Most students were able to use the handheld fairly easily. I had to help them a little bit with the data table wizard, although not nearly as much as I had to in the past 2 experiences. I also seem to be finding that the input method on the Pocket PC is not at all intuitive to children. It is very difficult to enter text because Microsoft presents the user with so many options. Additionally it is exceedinlgy easy to mis-type something because of small buttons.
In the chaos I was unable to get the students to use the notes or to insert averages. I do believe some groups used the notes fields to enter whether the car went straight or curvy. At least three groups clicked on the notes button to enter their data. I think I should put more thought into this value detail screen. Once the students got to that screen several of them did not know what to put in the ‘Value:’ field and instead typed their value where the notes go. I should have some prompts to indicate what the different fields are. I also noticed a bug that when the value is changed in the detail screen it is not updated on the main screen (I probably just need to do a screen refresh).

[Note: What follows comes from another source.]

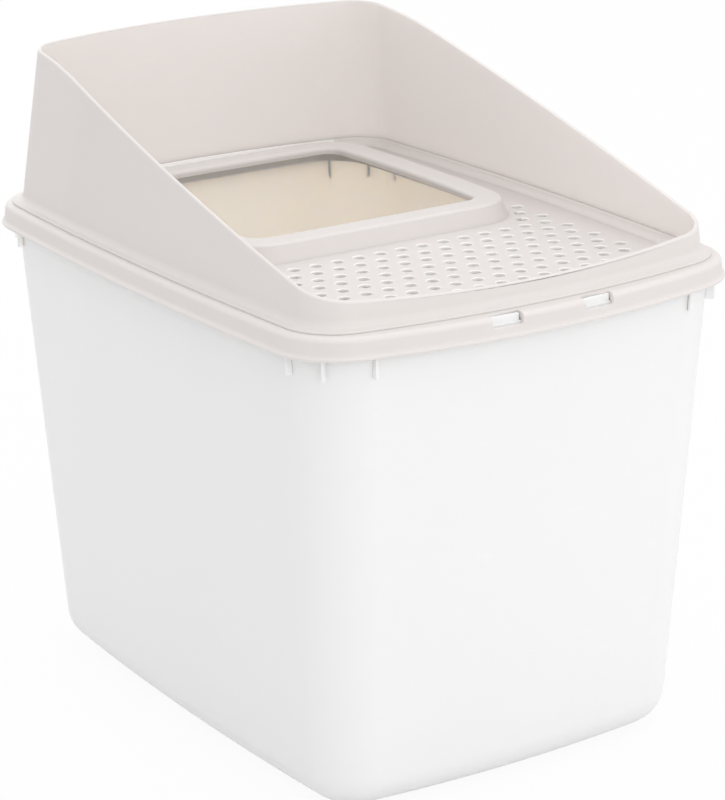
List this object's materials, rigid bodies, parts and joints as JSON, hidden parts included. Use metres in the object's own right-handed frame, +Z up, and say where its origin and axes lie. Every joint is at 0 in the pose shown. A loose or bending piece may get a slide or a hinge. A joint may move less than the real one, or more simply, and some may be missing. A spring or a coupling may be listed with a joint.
{
  "type": "top entry litter box",
  "caption": "Deep tapered tub with a lift-off lid: perforated platform, raised entry collar and a hood wall sloping down from the back to the front.",
  "frame": {"origin": "on the ground, under the middle of the box", "axes": "+Z up, -Y towards the low front of the hood, +X to the right seen from the front"},
  "size_m": [0.39, 0.543, 0.4995],
  "materials": {
    "tub_plastic": "satin translucent white polypropylene",
    "lid_plastic": "satin pinkish beige polypropylene",
    "hood_plastic": "satin pinkish beige polypropylene"
  },
  "bodies": {
    "tub": {"tub": "tub_plastic"},
    "lid": {"lid": "lid_plastic", "hood": "hood_plastic"}
  },
  "joints": [
    {"name": "lid_lift", "type": "slide", "parent": "tub", "child": "lid", "axis": [0, 0, 1], "range_m": [0, 0.12]}
  ]
}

Another usability issue I found was that the Remote vs. Local login is still tricky. I am either not hiding the difference well enough or I need to make the difference more explicit. For instance, if you login to the server but have a local copy on the handheld, when you save you will overwrite the local copy (and any data table that might be there). I believe this may have happened for group JEMS in which SMILE was restarted on the handheld after being cradled, resulting in a server login which overwrote the group’s data.